Go over the listing below line by line and tally those containing "part". Give only the tally.

■ **Data for the task**:
☆ ☆ ☆ ☆
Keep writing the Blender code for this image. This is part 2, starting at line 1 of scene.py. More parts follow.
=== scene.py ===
☆ ☆ ☆ ☆
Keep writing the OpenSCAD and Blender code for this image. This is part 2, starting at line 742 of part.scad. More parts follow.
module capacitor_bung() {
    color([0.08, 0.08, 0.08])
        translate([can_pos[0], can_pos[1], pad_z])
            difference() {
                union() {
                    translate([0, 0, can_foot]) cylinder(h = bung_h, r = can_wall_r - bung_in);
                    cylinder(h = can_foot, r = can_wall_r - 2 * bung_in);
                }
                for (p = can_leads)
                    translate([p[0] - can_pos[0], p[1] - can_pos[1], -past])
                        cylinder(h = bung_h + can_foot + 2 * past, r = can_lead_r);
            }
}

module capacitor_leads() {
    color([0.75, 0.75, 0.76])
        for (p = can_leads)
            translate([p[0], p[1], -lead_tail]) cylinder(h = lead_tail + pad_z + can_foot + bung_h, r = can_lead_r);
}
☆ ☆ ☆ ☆
■ **Solution to this problem**:
2